The entrances of the Genie, with the proverbial puff of smoke, were predictable – except for one part where Seguerra appeared in the orchestra pit. (Speaking of the orchestra, hats off to musical director Ceejay Javier for achieving that full, big band sound.)

Seguerra (Genie will be played by Calvin Millado in certain performances) and the directors tried their best to veer away from Williams’ widely praised performance in the movie to avoid comparisons. While images from the US productions showed the actor playing the Genie in blue face makeup and pointy ears, Seguerra simply wore a blue-sequined suit and turban and spoke with an African-American rapper accent. (Think of her portrayal of Gary Coleman in “Avenue Q.”) Seguerra gave a kid-friendly performance, toning down Williams’ manic, stand-up comedy delivery with delicious pop references, which can be understandably disappointing to some.

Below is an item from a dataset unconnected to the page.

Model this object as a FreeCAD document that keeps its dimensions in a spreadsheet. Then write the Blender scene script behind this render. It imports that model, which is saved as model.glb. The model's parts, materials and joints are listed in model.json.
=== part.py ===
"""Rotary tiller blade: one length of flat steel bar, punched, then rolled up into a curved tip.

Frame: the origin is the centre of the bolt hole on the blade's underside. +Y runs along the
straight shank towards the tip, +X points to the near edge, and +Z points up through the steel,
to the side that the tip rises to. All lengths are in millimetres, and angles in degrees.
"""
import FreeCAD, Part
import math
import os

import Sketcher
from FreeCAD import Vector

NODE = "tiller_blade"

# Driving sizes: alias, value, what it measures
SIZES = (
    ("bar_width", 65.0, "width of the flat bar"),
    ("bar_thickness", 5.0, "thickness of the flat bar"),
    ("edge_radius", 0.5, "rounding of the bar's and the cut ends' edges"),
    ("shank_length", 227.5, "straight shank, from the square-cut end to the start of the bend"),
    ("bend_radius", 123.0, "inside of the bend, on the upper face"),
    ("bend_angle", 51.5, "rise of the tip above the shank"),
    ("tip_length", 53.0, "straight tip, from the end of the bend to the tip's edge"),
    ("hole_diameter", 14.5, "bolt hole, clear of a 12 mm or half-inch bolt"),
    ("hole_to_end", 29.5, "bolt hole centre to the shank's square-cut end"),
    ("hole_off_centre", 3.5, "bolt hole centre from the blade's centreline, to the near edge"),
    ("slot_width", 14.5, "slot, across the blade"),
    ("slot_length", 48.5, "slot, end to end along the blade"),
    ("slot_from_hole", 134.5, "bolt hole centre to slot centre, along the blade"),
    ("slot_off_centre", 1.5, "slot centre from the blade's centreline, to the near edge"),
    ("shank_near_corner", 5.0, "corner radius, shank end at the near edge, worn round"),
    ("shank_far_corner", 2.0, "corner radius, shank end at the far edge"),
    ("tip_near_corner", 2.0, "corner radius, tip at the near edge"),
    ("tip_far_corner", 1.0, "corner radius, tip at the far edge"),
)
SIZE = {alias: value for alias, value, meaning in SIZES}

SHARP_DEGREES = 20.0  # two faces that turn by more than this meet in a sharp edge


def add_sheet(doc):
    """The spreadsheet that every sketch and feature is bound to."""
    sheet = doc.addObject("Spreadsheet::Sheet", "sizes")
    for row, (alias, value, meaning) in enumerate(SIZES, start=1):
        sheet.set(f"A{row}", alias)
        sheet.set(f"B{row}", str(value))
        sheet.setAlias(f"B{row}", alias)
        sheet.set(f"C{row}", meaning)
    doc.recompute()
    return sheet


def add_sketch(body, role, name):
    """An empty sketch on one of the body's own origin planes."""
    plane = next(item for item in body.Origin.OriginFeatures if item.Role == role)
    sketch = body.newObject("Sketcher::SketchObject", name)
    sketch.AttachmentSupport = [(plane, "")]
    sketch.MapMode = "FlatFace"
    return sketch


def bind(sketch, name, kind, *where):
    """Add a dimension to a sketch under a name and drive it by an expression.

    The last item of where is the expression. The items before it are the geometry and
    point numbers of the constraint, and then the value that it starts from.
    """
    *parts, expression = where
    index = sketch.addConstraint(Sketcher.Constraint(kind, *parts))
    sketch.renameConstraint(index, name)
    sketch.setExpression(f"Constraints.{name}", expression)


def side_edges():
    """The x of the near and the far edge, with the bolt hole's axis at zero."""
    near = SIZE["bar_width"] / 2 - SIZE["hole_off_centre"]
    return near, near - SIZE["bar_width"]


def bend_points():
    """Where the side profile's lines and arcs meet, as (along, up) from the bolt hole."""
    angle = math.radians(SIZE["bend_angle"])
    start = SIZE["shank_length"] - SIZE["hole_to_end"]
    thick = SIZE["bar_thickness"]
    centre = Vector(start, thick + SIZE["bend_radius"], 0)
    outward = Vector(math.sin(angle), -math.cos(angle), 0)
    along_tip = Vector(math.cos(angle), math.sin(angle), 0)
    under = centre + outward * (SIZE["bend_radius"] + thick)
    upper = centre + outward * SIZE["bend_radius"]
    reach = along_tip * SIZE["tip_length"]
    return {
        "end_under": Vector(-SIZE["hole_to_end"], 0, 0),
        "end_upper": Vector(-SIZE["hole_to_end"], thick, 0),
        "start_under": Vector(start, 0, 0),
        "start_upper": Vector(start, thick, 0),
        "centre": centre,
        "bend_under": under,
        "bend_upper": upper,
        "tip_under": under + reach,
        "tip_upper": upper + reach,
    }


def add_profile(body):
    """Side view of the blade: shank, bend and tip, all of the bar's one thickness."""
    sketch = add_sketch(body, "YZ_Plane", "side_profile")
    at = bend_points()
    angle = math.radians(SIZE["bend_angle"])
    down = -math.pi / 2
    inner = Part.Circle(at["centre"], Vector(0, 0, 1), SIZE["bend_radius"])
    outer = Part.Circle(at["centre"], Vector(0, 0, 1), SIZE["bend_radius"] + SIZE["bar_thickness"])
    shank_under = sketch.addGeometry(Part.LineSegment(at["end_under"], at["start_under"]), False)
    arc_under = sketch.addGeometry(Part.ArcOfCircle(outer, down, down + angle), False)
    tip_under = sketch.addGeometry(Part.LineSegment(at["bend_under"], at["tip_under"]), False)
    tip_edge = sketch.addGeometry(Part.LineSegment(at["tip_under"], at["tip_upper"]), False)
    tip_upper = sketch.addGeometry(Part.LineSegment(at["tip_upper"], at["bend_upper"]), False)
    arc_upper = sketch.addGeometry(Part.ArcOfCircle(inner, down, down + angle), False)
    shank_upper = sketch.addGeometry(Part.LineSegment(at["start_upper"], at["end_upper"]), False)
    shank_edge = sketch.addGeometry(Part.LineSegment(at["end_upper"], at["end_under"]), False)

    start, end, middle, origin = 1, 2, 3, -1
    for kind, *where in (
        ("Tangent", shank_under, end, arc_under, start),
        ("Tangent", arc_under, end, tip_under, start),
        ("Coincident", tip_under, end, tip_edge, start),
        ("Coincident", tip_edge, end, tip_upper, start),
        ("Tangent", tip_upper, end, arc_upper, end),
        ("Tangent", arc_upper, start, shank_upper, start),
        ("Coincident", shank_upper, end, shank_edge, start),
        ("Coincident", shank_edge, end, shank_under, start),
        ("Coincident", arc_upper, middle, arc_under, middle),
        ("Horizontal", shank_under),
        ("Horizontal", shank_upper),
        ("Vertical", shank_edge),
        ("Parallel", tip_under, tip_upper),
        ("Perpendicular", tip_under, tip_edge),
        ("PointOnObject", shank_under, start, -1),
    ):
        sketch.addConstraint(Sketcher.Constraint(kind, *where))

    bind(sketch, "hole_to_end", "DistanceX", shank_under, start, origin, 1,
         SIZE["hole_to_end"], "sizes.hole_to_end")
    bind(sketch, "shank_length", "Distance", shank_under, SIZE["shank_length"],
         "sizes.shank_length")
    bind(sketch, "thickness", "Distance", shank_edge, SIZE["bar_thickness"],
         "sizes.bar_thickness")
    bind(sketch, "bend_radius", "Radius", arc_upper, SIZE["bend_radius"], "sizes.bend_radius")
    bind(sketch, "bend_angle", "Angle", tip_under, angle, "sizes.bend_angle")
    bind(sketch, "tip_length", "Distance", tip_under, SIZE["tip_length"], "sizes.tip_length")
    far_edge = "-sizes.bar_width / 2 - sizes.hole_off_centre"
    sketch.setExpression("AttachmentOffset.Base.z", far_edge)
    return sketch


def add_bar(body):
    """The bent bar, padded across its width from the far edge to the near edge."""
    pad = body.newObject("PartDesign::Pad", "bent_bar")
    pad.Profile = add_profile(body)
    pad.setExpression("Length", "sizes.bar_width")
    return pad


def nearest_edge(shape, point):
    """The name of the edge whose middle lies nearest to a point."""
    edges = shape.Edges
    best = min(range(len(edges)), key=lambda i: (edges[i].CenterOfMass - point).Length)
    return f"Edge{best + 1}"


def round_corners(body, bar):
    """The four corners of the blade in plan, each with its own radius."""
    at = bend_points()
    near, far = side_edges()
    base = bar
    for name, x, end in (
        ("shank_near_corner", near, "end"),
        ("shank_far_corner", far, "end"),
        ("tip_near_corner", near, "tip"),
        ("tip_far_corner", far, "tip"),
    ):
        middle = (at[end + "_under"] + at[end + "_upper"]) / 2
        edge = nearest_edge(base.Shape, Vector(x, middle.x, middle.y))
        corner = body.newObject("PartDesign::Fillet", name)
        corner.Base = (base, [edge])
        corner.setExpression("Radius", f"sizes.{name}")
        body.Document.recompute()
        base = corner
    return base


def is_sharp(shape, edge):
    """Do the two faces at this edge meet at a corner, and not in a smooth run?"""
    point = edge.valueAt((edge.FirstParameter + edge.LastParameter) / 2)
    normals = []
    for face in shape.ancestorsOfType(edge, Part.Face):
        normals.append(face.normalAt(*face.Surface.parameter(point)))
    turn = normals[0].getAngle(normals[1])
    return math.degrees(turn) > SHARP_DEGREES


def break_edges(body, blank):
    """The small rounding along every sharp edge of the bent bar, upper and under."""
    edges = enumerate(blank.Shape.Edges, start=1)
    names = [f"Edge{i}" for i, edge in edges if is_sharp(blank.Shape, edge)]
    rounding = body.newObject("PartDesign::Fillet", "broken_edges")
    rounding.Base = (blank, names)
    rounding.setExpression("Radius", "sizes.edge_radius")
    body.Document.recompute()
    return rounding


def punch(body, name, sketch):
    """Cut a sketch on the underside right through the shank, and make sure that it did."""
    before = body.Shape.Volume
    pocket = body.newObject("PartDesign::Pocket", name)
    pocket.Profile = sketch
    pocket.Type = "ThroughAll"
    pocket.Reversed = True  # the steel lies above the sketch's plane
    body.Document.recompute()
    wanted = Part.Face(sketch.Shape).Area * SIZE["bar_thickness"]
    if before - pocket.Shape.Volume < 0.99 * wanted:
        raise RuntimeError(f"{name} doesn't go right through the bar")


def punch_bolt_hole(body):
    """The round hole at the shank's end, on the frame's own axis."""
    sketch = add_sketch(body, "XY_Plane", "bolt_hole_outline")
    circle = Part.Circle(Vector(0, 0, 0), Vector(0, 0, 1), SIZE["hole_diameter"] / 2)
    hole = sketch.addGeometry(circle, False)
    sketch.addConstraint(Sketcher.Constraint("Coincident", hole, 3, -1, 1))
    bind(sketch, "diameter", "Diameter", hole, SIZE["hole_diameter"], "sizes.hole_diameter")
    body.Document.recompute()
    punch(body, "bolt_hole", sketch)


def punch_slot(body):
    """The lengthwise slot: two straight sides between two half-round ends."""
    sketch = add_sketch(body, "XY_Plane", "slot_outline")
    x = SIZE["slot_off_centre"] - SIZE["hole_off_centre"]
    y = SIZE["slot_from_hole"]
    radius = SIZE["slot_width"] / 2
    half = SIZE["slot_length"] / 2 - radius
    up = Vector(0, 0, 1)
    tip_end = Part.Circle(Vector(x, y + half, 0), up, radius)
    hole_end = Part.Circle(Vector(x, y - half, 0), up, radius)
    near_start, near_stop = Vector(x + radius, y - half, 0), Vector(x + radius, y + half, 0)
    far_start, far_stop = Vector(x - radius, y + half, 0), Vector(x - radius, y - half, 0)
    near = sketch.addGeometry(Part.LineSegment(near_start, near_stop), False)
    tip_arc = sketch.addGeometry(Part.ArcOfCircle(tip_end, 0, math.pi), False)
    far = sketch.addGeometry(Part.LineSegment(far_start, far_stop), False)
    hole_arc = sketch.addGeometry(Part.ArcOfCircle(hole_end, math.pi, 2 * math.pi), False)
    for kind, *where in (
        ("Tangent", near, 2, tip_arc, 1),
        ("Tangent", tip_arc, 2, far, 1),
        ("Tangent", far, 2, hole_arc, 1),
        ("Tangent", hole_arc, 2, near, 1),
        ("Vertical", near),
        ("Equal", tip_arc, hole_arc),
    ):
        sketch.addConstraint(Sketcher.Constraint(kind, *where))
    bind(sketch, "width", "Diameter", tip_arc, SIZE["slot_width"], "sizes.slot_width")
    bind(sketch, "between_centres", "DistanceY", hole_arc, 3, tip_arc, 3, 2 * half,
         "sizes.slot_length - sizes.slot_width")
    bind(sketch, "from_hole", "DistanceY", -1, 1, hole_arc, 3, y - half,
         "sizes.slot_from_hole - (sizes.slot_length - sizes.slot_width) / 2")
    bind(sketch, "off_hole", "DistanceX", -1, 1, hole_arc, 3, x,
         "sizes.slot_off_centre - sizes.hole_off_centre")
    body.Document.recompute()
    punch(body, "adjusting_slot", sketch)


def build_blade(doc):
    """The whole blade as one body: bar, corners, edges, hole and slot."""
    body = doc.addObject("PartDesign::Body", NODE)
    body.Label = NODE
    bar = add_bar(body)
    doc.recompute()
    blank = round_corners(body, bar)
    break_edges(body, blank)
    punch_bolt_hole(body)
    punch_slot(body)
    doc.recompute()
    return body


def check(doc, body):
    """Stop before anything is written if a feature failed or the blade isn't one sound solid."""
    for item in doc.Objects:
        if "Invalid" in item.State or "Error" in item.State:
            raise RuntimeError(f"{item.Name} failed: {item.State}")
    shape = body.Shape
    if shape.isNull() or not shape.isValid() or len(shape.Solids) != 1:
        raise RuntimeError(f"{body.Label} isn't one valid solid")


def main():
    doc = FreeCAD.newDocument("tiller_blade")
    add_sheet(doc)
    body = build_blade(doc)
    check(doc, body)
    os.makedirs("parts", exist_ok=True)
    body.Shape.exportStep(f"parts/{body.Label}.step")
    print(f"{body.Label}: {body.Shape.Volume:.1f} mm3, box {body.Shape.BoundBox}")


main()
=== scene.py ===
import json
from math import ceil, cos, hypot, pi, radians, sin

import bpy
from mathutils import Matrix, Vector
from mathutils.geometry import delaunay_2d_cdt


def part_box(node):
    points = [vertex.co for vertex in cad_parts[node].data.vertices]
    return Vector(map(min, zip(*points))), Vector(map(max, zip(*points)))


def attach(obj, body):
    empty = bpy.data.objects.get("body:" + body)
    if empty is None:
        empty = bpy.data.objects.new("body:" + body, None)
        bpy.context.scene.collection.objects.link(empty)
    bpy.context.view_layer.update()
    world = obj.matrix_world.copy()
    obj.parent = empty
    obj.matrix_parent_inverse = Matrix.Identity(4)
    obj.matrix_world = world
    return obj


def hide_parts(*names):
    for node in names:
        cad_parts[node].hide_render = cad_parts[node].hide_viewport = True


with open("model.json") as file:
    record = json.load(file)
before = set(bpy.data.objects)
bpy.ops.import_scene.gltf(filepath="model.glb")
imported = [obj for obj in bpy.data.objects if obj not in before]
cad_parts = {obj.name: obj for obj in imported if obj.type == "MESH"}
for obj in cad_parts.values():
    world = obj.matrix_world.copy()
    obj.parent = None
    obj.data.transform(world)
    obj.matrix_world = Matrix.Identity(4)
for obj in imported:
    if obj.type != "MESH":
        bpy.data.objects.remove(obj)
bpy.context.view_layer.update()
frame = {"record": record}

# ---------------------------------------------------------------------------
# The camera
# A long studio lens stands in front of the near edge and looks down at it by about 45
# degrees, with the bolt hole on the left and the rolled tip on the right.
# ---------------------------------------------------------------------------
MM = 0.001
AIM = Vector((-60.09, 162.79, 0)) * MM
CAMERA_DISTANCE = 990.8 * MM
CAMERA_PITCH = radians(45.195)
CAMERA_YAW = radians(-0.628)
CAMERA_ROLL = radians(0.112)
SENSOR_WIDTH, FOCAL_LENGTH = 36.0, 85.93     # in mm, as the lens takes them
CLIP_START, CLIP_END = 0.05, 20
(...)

Still her numbers “Friend Like Me” and the new song “Somebody’s Got Your Back” were energetic numbers patterned after the best Disney show-stoppers although it fell short of the theatrical spectacle of “Under the Sea” in “The Little Mermaid,” staged by Atlantis at around this time last year.

Romance clicks

But at least the romance of “Aladdin” worked, thanks to chemistry between Rodriguez and Rivera, who gave a more modern, adult take on a Disney princess. Rivera’s Jasmine isn’t just strong-willed but can be a real bitch, if she wants to. Even Rodriguez played Aladdin not as a teenaged boy, which created some sort of sexual tension between the characters.

It is unfortunate, therefore, that Jafar’s yearning for Jasmine was not tackled in the stage version. As Jafar, Raul Montesa’s solid bass was put to good use, although he could add a bit more devilish spice to Jafar.

Clearly, “Aladdin” has flaws that need some serious reworking if it aims to make it on Broadway. The creators could get some ideas from Atlantis’ version in terms of the staging and even characterization but the lame jokes really have to go.

“Aladdin” runs until December 9 at the Meralco Theater.